Exactly the lines from the one that contains "Reconstruct the object" to the one that contains "rail onto it.", both lines included, should be copied, and no others.

─── DATA PROVIDED

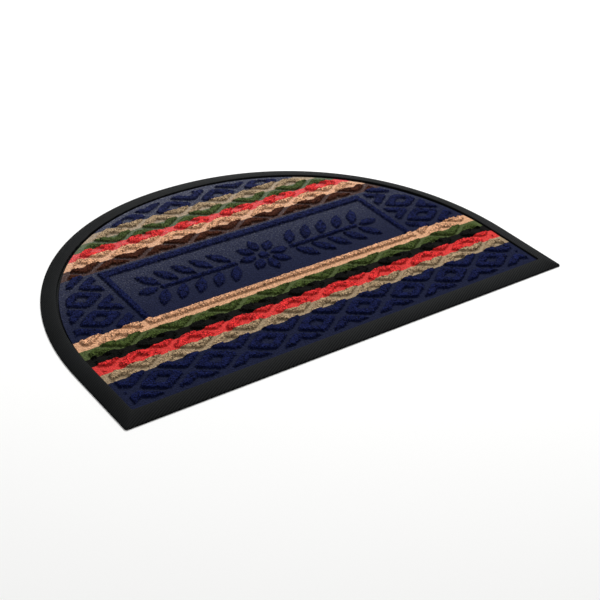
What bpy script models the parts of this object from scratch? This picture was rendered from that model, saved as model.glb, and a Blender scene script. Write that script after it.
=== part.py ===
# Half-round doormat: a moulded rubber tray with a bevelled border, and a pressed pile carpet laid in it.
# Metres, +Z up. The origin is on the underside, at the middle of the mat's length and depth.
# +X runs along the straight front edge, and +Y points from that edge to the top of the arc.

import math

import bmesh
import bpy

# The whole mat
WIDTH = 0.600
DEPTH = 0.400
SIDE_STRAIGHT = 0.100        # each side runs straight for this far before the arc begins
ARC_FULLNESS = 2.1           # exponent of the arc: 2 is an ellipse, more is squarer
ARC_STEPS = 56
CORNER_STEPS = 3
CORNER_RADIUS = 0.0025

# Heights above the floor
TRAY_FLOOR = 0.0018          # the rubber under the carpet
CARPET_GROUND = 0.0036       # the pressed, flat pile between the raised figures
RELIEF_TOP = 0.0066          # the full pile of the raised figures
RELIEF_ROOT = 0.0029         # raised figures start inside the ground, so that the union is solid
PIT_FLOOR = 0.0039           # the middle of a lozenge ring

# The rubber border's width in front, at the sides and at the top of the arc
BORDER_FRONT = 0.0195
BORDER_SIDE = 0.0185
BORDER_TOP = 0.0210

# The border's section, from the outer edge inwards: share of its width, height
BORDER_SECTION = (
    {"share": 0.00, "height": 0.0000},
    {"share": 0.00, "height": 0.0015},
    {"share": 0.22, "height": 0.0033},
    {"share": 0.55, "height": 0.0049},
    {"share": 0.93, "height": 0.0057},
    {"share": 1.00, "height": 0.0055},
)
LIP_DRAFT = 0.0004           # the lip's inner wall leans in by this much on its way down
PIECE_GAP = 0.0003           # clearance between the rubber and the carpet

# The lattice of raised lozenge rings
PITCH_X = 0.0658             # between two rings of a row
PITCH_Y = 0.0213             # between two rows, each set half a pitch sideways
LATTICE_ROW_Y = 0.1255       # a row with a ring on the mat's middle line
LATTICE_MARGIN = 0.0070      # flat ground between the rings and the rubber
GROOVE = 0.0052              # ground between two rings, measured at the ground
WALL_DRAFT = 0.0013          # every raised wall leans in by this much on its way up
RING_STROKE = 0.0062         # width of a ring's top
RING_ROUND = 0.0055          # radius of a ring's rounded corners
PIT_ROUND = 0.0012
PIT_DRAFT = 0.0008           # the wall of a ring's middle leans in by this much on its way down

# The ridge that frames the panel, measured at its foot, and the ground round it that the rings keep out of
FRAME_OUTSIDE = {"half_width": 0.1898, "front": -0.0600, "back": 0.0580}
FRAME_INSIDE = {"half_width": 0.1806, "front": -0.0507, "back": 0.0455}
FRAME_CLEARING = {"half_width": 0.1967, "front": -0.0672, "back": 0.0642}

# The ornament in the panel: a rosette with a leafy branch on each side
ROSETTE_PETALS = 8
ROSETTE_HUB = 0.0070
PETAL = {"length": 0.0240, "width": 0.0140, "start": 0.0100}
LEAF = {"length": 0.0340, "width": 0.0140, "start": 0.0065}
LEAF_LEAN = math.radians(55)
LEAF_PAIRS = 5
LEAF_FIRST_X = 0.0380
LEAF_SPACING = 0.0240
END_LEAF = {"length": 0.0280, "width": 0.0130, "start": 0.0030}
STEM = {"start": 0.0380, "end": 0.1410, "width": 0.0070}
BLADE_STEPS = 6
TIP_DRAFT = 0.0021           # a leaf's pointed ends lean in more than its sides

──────
─── DATA PROVIDED

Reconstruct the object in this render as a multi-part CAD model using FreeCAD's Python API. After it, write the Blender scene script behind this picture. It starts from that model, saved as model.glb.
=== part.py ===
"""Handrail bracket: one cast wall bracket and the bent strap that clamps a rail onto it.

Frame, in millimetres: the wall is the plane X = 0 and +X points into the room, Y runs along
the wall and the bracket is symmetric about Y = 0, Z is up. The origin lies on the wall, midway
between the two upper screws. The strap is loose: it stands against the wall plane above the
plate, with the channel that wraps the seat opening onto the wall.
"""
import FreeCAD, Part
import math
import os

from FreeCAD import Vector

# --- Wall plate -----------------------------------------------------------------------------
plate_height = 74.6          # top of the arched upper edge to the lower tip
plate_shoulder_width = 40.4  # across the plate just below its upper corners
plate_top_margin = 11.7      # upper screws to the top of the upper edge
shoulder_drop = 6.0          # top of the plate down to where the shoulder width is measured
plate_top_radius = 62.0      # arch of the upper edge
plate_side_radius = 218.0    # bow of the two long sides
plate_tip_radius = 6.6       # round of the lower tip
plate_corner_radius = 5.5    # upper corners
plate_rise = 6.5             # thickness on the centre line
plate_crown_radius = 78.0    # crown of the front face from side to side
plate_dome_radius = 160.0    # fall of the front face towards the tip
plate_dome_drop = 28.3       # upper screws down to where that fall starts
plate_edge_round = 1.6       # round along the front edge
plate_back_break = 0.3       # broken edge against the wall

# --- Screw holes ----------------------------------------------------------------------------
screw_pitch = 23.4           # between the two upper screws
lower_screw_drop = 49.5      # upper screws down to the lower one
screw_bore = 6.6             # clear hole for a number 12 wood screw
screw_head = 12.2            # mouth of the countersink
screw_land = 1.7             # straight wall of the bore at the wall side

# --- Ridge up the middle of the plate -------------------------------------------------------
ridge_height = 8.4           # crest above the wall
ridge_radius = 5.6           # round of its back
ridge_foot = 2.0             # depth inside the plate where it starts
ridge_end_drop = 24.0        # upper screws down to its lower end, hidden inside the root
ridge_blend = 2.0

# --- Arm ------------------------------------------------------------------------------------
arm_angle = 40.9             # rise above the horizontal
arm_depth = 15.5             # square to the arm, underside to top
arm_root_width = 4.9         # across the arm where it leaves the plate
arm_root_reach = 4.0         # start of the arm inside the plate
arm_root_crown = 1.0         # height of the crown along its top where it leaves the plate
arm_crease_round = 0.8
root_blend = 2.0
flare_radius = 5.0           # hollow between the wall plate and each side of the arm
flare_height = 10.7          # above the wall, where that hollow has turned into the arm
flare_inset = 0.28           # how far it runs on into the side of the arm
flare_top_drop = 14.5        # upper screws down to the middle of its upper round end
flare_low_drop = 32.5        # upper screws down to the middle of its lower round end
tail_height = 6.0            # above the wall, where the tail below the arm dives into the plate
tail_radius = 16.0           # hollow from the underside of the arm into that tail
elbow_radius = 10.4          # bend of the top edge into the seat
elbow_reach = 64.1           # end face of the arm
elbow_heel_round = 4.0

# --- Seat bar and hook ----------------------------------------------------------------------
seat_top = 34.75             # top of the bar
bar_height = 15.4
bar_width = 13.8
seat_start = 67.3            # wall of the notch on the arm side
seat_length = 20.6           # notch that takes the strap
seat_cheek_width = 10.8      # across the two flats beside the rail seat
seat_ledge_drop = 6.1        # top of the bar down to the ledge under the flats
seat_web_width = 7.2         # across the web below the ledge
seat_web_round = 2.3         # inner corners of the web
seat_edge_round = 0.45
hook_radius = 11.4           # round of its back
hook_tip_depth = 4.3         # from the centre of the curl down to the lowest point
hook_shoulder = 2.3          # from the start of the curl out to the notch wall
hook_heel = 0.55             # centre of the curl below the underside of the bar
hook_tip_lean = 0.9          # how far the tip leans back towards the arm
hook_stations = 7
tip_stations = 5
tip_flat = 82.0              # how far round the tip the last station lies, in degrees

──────

* OUTPUT *
Reconstruct the object in this render as a multi-part CAD model using FreeCAD's Python API. After it, write the Blender scene script behind this picture. It starts from that model, saved as model.glb.
=== part.py ===
"""Handrail bracket: one cast wall bracket and the bent strap that clamps a rail onto it.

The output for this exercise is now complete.